**Task instructions:** Report every line from the material that contains the word "continues".

**Given records:**
● ● ● ●

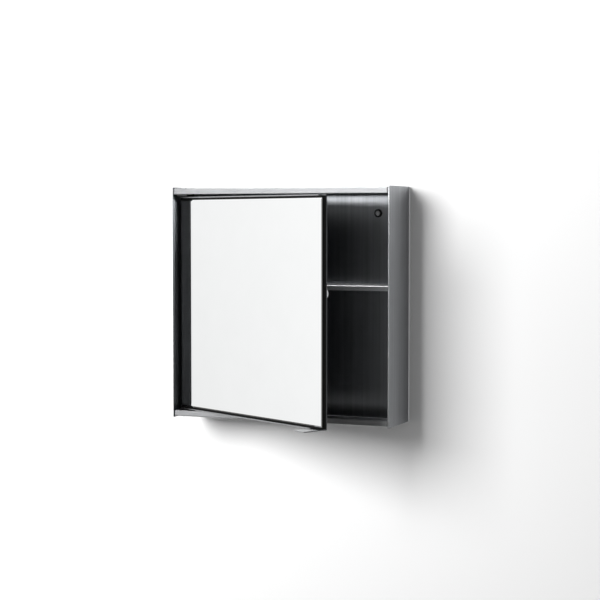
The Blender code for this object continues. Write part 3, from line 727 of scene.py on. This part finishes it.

● ● ● ●

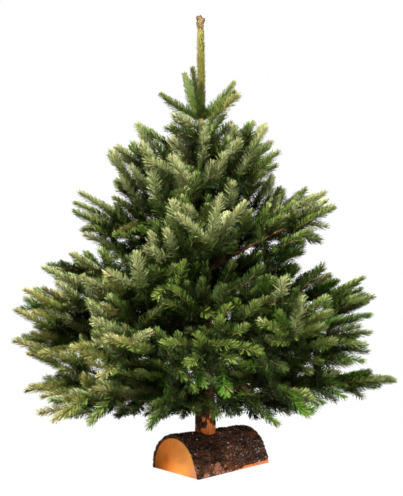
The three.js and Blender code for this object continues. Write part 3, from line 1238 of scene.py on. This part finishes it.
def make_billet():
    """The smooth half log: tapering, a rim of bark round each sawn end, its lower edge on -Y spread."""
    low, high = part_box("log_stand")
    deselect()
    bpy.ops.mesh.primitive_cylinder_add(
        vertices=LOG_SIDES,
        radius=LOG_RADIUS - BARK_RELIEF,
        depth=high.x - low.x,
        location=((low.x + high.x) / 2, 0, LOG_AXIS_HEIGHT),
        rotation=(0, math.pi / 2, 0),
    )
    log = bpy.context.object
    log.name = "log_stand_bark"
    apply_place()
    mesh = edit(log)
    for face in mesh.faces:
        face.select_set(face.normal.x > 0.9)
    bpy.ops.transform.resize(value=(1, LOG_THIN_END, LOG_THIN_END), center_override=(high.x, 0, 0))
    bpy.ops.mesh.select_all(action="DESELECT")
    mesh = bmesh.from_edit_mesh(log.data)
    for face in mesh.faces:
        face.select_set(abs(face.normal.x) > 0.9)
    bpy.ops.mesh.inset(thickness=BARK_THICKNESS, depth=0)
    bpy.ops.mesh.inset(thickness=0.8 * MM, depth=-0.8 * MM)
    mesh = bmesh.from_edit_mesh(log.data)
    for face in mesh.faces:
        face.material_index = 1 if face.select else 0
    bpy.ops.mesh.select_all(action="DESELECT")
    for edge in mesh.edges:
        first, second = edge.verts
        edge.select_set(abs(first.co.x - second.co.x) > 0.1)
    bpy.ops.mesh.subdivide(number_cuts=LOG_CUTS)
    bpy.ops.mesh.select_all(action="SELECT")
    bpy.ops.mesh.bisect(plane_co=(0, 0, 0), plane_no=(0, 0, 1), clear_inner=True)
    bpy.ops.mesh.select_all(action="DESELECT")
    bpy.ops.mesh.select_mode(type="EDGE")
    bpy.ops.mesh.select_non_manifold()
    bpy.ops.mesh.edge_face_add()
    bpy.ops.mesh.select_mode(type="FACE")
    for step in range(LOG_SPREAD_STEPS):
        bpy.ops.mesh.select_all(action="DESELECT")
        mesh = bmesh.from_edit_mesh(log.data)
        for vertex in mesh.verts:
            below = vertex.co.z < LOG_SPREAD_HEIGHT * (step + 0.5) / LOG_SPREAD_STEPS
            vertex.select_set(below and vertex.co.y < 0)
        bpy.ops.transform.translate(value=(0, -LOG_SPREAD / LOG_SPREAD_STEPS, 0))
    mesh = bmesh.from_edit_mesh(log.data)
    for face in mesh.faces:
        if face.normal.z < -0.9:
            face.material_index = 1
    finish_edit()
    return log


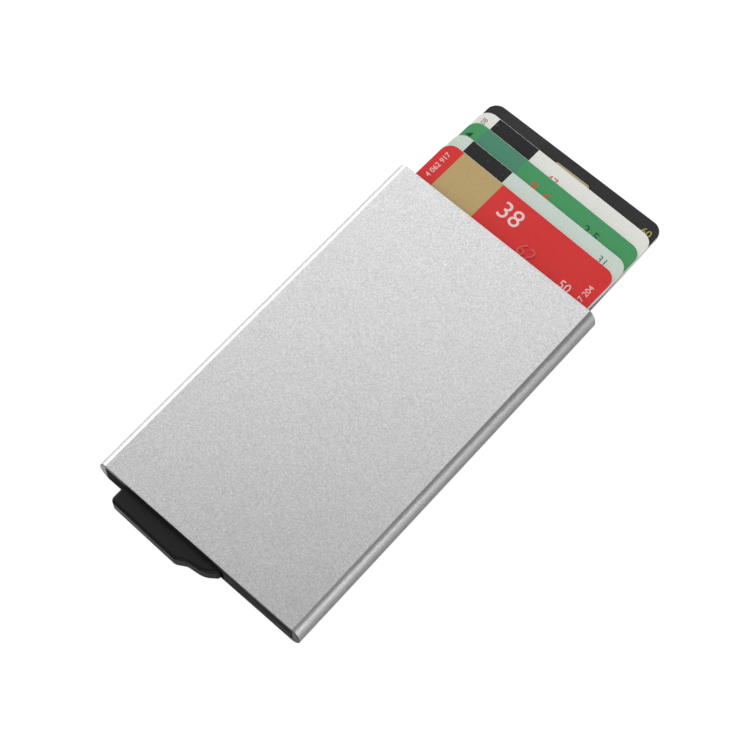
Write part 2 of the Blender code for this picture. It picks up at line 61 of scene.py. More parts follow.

● ● ● ●

**Solution for this task:**
The Blender code for this object continues. Write part 3, from line 727 of scene.py on. This part finishes it.
The three.js and Blender code for this object continues. Write part 3, from line 1238 of scene.py on. This part finishes it.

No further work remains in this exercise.